Sylvi wanted to leave the house to be safe, but she did not know where to go. One night, she got very scared and sad and tried to die. But she did not die after all, and her family took her to the hospital. She talked with a woman there who told her she could go to a safe house where there were other women who had been threatened by someone in their family.

Sylvi did not want to leave Ronaldo and her family, but she knew she needed to be safe, so she went to the safe house. Now she is sad because she cannot take Ronaldo to school and keep him company anymore. Ronaldo is sad, too. He misses Sylvi and does not understand why she is not in the house. He misses school, too, because now no one can take him. He hopes someday Sylvi will come back so that they can spend time together and go to school again. Sylvi hopes so, too.

THE END. For now...

Monday, October 4, 2010

Universal Declaration of Human Rights

I've been working on grad school applications lately, and haven't had mental energy for blogging.
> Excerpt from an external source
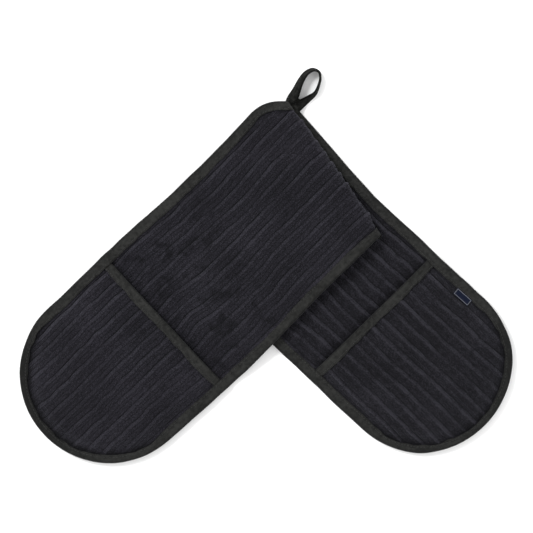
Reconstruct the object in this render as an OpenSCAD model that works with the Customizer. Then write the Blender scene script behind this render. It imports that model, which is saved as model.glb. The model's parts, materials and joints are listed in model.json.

Here is the reflection of one of my students, which is one of the more empowering stories I've read lately. We studied the Universal Declaration of Human Rights, and the assignment was to write a story in which one of these rights was violated.


One day a child told his father that he wanted to know his rights but his father said no, he wasn't going to tell him and the child was sad. The next day he asked his mother and his mother also said no and the child was sad again. One time, the child was still sad and a woman asked him, "Hey, why are you sad?" And the child said, "I'm said because my parents don't want to tell me what my rights are," and the woman said, "Don't worry, because I will tell you your rights."

"All children have the right to education, freedom, to play, and to laugh."

And the child was happy and went to tell his parents and he told them that he wanted to study and that he wanted to be someone in life and he also wanted to work to help his family. His parents were surprised by what he said, and his father said, "If you want to study, I'll send you to school."

The child went to study and now he's helping other students who don't know their rights.